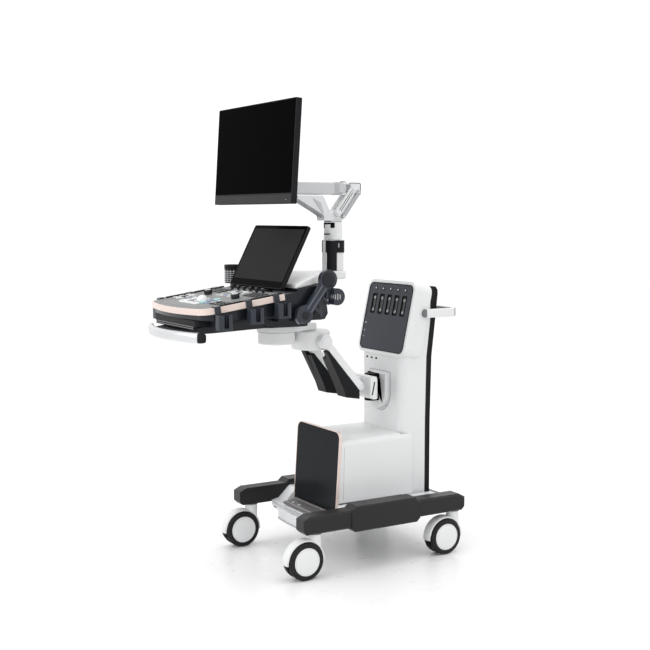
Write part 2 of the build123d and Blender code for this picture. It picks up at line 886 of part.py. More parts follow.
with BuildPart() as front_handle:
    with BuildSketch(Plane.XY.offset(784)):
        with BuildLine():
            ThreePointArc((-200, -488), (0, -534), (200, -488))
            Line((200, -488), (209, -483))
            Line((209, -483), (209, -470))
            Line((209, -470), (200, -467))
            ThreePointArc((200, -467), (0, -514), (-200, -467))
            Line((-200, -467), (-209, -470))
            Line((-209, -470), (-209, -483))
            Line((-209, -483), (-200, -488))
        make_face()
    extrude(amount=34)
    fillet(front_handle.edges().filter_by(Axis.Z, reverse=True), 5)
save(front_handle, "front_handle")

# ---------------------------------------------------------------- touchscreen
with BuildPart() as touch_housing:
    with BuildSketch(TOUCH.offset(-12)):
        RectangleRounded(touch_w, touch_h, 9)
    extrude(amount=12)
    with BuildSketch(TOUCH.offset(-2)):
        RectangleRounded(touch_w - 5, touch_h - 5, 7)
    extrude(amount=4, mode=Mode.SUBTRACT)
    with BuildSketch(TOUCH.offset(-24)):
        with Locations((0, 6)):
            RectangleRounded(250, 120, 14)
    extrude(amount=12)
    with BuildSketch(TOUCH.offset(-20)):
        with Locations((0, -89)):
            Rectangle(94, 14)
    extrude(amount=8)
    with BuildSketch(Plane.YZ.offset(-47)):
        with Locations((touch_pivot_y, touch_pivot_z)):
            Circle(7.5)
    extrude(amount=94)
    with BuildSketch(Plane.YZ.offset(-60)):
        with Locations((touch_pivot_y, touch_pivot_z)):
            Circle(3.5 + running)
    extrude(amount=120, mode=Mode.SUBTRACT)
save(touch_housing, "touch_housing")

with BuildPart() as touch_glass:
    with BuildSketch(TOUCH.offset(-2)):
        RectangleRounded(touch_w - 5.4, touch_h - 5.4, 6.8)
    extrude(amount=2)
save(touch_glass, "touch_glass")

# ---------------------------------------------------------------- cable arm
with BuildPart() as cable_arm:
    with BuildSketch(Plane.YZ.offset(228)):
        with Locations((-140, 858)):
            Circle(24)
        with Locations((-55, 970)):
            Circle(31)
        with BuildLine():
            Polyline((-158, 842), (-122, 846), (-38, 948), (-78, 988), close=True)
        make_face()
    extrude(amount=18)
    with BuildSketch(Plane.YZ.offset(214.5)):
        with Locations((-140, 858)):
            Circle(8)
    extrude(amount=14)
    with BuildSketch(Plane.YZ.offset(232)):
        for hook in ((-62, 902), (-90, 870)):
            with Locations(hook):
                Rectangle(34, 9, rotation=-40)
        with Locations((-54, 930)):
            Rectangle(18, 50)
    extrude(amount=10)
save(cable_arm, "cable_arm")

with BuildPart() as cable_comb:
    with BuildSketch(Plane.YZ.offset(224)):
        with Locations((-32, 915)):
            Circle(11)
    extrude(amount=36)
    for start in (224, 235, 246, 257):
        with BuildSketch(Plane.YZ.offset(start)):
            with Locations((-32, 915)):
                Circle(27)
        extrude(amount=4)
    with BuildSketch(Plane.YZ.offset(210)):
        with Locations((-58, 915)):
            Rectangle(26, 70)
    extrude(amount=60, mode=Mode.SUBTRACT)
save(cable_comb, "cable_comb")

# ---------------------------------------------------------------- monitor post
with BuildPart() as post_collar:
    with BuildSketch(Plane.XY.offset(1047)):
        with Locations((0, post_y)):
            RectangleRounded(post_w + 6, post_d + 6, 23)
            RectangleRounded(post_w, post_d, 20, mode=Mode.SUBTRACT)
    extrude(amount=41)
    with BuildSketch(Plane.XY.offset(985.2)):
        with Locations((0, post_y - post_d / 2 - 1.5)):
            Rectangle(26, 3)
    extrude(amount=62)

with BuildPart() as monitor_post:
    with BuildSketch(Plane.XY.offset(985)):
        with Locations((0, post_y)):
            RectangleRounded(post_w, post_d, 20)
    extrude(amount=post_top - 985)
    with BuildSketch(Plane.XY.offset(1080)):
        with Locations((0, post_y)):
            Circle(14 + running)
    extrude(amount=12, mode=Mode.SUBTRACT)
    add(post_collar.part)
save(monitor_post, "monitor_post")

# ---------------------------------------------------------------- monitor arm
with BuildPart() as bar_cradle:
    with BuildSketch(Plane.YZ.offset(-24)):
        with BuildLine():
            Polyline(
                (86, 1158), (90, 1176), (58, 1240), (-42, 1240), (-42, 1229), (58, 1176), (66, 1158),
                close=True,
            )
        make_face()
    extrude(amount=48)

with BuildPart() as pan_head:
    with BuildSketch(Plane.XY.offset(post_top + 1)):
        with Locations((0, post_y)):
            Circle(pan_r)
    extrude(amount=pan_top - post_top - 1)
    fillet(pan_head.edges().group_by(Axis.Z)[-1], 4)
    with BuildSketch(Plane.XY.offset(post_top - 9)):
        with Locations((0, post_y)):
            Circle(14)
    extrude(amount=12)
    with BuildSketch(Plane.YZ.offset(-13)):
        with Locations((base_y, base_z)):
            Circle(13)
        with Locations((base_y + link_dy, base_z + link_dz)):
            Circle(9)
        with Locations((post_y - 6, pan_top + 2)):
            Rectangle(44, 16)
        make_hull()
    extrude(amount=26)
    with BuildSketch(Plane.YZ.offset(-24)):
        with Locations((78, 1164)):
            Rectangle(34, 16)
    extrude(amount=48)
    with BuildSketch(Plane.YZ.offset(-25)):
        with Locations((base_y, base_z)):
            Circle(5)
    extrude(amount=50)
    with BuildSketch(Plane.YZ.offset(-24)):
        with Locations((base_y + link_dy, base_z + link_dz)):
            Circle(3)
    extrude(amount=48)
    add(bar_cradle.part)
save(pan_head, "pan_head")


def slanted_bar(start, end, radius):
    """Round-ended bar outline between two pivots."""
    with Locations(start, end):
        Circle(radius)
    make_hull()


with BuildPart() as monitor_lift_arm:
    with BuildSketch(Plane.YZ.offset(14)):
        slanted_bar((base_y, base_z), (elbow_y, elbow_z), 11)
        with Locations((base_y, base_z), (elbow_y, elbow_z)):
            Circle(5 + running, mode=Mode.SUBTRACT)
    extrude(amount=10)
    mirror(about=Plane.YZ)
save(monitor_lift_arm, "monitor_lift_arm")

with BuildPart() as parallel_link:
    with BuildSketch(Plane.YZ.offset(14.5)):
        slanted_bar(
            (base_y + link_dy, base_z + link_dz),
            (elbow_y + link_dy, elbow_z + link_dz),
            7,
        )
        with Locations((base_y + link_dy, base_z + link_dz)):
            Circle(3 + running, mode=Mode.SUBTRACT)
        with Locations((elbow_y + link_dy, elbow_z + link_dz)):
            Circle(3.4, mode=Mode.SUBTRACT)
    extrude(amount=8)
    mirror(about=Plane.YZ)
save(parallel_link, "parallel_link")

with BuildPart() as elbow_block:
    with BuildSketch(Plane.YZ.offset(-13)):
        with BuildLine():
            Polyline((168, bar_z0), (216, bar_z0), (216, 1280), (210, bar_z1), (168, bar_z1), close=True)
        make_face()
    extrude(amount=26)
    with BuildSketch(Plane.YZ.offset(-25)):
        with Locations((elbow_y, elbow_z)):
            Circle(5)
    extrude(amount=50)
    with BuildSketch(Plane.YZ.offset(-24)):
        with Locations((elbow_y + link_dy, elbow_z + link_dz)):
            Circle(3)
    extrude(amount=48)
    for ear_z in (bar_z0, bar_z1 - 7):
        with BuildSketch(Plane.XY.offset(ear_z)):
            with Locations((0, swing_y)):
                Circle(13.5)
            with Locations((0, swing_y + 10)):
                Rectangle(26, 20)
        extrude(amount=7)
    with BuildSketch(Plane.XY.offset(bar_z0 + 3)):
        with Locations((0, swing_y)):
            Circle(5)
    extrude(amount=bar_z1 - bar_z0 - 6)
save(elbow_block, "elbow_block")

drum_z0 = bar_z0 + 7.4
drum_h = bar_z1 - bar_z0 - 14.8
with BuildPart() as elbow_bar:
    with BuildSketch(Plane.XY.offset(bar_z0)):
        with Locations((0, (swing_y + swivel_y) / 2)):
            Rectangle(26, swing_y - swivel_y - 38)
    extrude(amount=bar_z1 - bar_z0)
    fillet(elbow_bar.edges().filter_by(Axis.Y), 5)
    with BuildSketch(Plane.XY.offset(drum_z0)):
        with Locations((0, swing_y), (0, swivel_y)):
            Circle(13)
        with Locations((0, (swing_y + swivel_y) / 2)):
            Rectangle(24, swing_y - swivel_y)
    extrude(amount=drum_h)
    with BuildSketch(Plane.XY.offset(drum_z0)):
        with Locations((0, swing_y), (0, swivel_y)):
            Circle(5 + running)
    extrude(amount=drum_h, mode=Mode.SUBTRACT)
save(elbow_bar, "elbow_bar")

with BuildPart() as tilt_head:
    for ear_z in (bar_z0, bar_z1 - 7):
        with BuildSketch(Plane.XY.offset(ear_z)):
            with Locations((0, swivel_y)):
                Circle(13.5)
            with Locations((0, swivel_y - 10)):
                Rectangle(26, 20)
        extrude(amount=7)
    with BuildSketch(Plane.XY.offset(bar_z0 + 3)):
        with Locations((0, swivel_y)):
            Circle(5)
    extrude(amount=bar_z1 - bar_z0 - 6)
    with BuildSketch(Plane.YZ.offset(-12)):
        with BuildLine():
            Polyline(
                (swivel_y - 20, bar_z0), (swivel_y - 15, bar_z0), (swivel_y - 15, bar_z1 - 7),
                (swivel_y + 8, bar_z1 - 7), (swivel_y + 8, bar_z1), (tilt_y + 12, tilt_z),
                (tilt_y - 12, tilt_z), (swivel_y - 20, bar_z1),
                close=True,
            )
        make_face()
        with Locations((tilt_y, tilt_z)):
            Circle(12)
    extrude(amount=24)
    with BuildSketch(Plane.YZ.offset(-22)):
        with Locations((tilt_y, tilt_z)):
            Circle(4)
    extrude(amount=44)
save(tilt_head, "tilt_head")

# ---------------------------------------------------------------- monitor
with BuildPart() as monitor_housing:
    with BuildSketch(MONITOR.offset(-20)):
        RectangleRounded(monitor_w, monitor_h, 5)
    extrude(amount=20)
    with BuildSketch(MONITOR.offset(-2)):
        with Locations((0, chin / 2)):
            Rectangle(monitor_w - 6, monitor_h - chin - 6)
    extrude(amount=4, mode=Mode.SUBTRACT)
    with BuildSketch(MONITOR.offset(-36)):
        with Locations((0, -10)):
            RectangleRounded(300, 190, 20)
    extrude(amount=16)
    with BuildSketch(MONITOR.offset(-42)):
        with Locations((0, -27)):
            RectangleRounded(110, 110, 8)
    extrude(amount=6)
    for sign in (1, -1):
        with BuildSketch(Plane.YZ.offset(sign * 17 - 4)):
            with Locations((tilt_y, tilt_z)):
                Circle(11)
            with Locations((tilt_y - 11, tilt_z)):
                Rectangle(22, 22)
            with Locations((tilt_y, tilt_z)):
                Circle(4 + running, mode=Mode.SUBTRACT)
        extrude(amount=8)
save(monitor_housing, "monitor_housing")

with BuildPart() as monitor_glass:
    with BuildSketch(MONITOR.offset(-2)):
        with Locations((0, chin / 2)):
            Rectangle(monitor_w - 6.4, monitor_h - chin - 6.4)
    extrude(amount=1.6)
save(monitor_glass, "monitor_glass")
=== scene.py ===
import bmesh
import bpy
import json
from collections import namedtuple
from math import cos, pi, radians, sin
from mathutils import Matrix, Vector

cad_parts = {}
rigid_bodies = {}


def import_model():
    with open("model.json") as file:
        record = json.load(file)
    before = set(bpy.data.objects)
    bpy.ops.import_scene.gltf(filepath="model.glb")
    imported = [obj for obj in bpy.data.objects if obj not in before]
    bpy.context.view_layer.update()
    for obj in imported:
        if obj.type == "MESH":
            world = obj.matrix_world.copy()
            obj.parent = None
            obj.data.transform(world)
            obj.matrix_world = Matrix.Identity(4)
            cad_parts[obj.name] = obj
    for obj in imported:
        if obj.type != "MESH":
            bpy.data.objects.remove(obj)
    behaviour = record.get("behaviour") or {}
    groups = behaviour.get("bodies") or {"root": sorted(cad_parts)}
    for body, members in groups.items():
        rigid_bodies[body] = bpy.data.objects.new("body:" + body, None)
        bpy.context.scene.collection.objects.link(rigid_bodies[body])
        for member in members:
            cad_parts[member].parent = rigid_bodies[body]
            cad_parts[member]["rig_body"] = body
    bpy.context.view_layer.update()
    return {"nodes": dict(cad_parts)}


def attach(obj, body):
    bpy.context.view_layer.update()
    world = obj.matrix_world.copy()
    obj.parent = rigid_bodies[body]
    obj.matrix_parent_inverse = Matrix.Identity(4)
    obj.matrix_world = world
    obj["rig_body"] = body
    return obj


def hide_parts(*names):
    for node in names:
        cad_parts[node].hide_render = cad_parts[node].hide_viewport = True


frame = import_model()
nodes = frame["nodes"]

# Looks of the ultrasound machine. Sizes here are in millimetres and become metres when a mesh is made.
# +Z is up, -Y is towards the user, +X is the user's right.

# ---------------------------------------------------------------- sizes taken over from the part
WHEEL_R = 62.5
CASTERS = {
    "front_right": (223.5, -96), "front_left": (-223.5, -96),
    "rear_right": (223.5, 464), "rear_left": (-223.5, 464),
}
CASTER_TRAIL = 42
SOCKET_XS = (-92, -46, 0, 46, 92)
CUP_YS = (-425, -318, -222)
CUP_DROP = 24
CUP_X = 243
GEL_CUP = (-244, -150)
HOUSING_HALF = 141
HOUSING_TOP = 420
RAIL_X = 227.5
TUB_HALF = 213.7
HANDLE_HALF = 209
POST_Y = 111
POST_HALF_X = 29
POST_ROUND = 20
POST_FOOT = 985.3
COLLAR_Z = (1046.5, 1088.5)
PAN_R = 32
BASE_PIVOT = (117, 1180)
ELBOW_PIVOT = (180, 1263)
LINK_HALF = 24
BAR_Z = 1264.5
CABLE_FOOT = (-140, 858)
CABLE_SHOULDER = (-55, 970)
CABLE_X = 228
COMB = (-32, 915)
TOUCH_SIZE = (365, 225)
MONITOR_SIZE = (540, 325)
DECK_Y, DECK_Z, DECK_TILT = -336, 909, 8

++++

## What is asked
Give back, word for word, each line from the one containing "extrude(amount=16)" down to the one containing "bpy.data.objects.remove(obj)", including those two lines.

## Task result
    extrude(amount=16)
    with BuildSketch(MONITOR.offset(-42)):
        with Locations((0, -27)):
            RectangleRounded(110, 110, 8)
    extrude(amount=6)
    for sign in (1, -1):
        with BuildSketch(Plane.YZ.offset(sign * 17 - 4)):
            with Locations((tilt_y, tilt_z)):
                Circle(11)
            with Locations((tilt_y - 11, tilt_z)):
                Rectangle(22, 22)
            with Locations((tilt_y, tilt_z)):
                Circle(4 + running, mode=Mode.SUBTRACT)
        extrude(amount=8)
save(monitor_housing, "monitor_housing")

with BuildPart() as monitor_glass:
    with BuildSketch(MONITOR.offset(-2)):
        with Locations((0, chin / 2)):
            Rectangle(monitor_w - 6.4, monitor_h - chin - 6.4)
    extrude(amount=1.6)
save(monitor_glass, "monitor_glass")
=== scene.py ===
import bmesh
import bpy
import json
from collections import namedtuple
from math import cos, pi, radians, sin
from mathutils import Matrix, Vector

cad_parts = {}
rigid_bodies = {}


def import_model():
    with open("model.json") as file:
        record = json.load(file)
    before = set(bpy.data.objects)
    bpy.ops.import_scene.gltf(filepath="model.glb")
    imported = [obj for obj in bpy.data.objects if obj not in before]
    bpy.context.view_layer.update()
    for obj in imported:
        if obj.type == "MESH":
            world = obj.matrix_world.copy()
            obj.parent = None
            obj.data.transform(world)
            obj.matrix_world = Matrix.Identity(4)
            cad_parts[obj.name] = obj
    for obj in imported:
        if obj.type != "MESH":
            bpy.data.objects.remove(obj)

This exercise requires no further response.